Did you know that cleaning product and personal care product companies are not required to disclose what’s in their products’ fragrances? The term “fragrance” or “perfume” on a product’s label can refer to a mixture of different chemicals. Unless companies voluntarily disclose what's inside their fragrances, there's no way for you to know what you're sniffing, putting on your skin, or using around your family.
At Seventh Generation, we take pride in clearly listing our ingredients on our product labels — and that includes fragrance ingredients. You can tell other manufacturers to do the same by joining our campaign for ingredient disclosure.
This winter, avoid hidden fragrance ingredients by only using products that list their ingredients on the label and making your own scents using a few of our favorite seasonal recipes from our Generation Good community members:
Peppermint Bark Wax Tarts
Make your own affordable wax tarts using essential oils and wax flakes. We chose soy wax for a plant-based option that's easy to work with.
- 3 oz. soy wax flakes
- 45 drops peppermint essential oil
- 25 drops vanilla extract
- Empty wax tart clamshell or silicone ice cube tray
Use a food scale to measure out 3oz. of wax. Melt the wax in a double boiler. (If you don't have one, you can make one easily: Fill a small pot with 2-3 inches of water and bring it to a boil. Reduce it to a simmer, then put the wax in the glass bowl and set the bowl over the top of the pot.)
Once the wax is melted, stir in the essential oil and vanilla extract. Carefully pour the wax mixture into the clamshell or ice cube tray and allow it to cool. Store the wax tarts in the freezer until you're ready to use them in your wax warmer. Remember, never leave a wax warmer unattended.
"I absolutely love the smell of cinnamon in my home during the Fall and Winter months. So cinnamon pinecones are a must!" -April T.
Scented pinecones are an easy and inexpensive DIY project. Set them in a bowl or basket for an air freshener that doubles as decor.
- 10-12 large pinecones
- 40 drops cinnamon essential oil
- Gallon zip-top bag
Heat the oven to 200°F. Rinse the pinecones in the sink, then lay them on a cookie sheet and bake for 30 minutes (this helps dry them out and open the cones).
Once the pinecones are cool, put them in the zip-top bag. Sprinkle the cones with 40 drops of essential oil, shake the bag, and seal for 1 week.
Fresh-Cut Pine Reed Diffuser
A homemade reed diffuser lets you customize your essential oil blend, and can be made with items you already have on hand — like an upcycled glass jar and twigs from your backyard.
- 15 drops pine essential oil
- 10 drops spruce essential oil
- 5 drops orange essential oil
- 1 tsp. rubbing alcohol or vodka
- 4oz. glass jar with a narrow neck (like a spice jar)
- 3-4 thin sticks or twigs (roughly twice the height of the jar)

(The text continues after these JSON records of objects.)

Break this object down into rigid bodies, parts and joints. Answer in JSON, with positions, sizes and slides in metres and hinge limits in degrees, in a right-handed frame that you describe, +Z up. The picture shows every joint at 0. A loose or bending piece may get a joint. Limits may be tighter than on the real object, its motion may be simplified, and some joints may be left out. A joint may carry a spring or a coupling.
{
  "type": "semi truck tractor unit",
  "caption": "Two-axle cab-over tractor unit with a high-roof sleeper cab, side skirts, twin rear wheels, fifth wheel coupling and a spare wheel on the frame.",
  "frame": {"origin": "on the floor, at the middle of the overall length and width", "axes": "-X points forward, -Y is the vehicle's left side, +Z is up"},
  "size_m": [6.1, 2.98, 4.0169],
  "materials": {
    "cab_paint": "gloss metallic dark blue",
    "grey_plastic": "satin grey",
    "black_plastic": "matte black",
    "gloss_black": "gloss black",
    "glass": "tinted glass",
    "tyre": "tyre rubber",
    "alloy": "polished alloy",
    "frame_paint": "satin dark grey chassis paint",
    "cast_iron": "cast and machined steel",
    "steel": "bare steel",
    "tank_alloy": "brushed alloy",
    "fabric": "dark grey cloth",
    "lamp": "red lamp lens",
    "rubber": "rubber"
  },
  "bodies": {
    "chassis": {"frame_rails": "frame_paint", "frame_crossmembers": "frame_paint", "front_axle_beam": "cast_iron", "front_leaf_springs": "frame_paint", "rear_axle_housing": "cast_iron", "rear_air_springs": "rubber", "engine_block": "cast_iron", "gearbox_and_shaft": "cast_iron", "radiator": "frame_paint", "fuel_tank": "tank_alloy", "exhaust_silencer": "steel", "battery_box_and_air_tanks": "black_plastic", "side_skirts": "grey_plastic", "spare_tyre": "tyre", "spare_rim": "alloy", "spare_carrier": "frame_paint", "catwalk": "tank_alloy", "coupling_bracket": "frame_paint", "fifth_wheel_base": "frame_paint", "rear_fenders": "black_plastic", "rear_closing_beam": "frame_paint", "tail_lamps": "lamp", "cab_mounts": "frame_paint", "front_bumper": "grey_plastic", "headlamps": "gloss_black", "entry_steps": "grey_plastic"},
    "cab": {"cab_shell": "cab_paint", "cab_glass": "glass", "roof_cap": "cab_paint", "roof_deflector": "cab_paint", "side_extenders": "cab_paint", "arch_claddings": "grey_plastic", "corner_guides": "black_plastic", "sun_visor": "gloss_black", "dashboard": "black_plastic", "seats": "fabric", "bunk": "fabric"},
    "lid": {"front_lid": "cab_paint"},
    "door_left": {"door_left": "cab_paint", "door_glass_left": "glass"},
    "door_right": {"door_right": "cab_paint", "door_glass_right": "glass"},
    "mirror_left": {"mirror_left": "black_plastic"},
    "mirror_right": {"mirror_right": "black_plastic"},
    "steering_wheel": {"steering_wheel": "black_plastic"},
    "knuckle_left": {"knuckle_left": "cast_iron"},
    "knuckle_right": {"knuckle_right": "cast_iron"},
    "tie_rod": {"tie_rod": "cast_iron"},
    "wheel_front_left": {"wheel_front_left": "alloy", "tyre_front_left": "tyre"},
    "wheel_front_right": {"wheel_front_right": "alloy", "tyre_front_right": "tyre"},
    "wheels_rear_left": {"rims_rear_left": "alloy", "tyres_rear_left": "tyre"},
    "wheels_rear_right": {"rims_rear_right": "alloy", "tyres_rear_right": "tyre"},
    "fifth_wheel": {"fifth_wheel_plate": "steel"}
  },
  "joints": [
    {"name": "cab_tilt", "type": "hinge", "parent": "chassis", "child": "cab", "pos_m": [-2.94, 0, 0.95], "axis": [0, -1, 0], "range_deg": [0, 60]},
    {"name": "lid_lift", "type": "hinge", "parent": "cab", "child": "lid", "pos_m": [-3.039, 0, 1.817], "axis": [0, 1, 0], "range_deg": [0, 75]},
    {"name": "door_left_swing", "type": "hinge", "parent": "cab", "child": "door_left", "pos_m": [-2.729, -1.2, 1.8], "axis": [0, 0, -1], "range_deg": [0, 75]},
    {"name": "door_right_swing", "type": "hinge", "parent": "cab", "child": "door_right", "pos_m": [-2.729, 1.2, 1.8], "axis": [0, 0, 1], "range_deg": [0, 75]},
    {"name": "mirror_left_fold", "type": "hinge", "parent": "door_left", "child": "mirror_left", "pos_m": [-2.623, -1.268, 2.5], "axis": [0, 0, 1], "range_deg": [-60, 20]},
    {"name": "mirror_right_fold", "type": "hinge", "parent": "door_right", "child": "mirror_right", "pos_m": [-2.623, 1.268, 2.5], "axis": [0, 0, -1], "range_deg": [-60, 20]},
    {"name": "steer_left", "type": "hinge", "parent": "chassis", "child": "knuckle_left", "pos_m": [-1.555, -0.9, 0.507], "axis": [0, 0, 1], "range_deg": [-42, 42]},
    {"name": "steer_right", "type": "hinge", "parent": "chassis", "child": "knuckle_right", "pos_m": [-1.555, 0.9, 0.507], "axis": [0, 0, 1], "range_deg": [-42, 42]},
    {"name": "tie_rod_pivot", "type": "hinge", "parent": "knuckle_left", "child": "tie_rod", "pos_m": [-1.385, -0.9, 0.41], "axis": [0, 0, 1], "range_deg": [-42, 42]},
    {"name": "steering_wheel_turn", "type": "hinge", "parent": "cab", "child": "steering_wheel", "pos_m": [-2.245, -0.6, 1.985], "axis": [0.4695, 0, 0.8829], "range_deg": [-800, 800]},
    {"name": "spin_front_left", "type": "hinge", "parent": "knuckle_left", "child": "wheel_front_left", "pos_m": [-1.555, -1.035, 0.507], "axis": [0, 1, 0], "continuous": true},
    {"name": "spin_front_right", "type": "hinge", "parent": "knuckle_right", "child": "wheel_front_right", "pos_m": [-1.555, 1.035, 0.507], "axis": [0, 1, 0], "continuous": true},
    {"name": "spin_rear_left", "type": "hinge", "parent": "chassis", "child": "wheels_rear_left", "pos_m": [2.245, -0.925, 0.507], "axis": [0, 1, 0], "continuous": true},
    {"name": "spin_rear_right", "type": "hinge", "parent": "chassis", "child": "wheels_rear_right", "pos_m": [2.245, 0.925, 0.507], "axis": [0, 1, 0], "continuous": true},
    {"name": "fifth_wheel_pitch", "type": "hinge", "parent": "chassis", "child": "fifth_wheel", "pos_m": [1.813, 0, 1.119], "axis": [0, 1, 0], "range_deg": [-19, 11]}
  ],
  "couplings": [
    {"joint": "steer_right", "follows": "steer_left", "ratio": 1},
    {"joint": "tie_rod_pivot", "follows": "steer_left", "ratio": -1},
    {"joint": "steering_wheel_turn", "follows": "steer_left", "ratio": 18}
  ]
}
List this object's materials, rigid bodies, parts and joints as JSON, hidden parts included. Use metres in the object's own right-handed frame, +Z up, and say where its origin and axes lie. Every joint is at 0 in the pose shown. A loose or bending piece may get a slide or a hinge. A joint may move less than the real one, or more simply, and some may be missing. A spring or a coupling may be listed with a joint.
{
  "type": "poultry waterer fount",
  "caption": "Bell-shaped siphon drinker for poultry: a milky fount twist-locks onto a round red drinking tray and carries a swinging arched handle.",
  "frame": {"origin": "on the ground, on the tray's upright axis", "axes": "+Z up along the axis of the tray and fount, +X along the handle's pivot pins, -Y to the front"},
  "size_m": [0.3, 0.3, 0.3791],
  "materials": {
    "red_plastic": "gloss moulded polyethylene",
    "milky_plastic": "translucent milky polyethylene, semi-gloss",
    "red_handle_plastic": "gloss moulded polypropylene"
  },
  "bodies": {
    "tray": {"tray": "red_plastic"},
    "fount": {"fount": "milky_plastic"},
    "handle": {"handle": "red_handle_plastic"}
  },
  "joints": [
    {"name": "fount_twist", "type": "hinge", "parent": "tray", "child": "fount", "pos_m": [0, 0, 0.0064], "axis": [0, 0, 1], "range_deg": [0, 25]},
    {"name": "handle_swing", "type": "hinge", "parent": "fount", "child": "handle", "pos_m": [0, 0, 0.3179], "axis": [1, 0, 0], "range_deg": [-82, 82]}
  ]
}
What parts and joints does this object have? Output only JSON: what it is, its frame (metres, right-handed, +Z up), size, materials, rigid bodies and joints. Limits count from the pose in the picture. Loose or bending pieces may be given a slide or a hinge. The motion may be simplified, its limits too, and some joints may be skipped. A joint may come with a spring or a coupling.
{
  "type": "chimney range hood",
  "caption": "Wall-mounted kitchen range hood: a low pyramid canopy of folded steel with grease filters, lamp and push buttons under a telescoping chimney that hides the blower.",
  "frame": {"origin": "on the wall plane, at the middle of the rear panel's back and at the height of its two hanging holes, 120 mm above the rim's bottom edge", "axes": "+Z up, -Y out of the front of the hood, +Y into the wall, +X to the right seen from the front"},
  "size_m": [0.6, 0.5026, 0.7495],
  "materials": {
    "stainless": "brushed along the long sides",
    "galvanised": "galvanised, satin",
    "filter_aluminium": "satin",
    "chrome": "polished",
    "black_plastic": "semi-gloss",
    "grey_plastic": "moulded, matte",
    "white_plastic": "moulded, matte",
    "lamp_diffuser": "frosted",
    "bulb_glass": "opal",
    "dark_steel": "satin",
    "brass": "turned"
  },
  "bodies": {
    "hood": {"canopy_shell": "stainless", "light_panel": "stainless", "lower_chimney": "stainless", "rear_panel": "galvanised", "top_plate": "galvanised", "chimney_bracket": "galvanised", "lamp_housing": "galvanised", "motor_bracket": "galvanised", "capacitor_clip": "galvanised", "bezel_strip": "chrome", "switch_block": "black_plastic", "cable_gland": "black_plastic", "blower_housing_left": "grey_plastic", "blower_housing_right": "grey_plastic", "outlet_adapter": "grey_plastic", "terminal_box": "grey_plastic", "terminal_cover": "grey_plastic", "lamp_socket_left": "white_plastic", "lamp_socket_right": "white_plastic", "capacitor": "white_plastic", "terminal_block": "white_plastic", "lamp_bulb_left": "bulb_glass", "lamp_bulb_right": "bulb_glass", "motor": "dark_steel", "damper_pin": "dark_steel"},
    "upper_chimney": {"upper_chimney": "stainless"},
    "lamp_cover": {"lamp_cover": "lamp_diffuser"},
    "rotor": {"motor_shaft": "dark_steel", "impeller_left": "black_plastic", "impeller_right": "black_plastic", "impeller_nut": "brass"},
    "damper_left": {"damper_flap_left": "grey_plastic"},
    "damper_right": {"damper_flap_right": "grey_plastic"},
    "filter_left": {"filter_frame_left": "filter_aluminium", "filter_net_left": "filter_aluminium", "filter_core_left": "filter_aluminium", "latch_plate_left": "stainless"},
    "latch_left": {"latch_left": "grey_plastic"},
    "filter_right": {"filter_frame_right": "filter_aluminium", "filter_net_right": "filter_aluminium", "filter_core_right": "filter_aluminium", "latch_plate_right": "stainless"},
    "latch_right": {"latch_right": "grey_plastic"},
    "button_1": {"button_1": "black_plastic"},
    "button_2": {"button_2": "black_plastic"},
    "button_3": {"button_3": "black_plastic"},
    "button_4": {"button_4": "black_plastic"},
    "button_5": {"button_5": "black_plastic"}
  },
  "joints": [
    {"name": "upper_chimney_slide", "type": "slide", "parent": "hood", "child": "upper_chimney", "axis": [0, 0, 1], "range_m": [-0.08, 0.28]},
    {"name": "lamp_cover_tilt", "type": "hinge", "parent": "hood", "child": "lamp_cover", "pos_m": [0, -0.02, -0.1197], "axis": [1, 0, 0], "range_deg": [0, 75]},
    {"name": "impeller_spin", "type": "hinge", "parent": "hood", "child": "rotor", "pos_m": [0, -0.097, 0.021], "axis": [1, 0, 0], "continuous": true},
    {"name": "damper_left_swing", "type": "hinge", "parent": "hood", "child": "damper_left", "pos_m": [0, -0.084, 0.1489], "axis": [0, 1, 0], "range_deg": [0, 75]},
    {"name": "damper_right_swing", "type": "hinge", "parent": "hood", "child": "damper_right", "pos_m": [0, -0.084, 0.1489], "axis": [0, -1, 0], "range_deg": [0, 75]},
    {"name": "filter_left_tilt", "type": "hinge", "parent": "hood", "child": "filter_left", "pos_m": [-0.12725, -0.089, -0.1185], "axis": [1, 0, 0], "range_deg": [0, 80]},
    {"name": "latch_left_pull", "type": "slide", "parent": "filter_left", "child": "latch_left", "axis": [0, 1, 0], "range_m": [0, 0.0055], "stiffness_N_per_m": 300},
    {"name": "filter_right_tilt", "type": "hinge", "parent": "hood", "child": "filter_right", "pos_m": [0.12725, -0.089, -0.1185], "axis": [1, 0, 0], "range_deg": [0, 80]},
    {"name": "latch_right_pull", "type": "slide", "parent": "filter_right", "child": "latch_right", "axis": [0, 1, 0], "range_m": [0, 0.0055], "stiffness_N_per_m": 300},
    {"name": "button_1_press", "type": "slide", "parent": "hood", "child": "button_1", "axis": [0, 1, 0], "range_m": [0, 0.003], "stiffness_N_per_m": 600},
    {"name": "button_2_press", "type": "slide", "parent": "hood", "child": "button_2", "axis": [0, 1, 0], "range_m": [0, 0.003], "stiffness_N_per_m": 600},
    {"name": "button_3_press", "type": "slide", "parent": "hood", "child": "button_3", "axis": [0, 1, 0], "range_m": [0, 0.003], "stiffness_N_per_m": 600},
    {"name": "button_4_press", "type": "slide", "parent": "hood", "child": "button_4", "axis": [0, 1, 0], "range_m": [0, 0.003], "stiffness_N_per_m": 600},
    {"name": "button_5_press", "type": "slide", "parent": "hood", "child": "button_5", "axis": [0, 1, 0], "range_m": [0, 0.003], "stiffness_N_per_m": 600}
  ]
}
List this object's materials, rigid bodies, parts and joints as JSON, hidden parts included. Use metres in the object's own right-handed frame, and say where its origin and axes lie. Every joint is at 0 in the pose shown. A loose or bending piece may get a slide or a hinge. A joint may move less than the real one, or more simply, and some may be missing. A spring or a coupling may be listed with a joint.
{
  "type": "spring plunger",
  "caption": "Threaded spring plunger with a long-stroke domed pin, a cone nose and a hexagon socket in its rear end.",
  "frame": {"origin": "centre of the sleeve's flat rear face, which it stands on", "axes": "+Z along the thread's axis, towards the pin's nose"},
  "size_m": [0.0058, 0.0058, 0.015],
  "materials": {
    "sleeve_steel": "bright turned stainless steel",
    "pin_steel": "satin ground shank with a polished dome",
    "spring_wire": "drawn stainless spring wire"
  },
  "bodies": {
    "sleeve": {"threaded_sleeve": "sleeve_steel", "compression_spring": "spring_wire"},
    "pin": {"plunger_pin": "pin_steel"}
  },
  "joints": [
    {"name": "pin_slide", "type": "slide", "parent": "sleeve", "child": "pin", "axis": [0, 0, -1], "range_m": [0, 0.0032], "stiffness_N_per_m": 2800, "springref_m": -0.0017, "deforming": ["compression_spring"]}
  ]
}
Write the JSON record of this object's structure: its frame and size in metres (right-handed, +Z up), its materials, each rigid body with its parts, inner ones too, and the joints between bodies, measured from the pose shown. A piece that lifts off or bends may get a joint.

Peel the twigs with a paring knife. Add the essential oils and rubbing alcohol to the jar, then put the twigs into the jar and fill to the top with water. The twigs will wick up the oil and water and diffuse the scent into the air.
Tip: If you want to use a larger or smaller jar, simply adjust the amount of essential oil. We used 30 drops per 4oz. of water.
Cranberry Simmer Pot
"On the stove top, I like to fill a pot with water and then add in whatever fresh scent I want - cut lemons, cinnamon, basil, lavender...." -Sean F.
We learned this trick from our moms growing up, and we hear it's a favorite among Generation Good community members too: Keep a pot of citrus rinds, seasonal spices, and water on the stove all winter long. Not only does it smell festive, it adds moisture to dry winter air and is a great way to use up citrus that's been forgotten in the fridge.
- 1 cup cranberries
- Peel from 1 orange
- 2-3 branches rosemary
- 4-5 cinnamon sticks
Fill a large saucepan or crock pot with water. Add the ingredients and bring to a low simmer. Top off with more water as needed.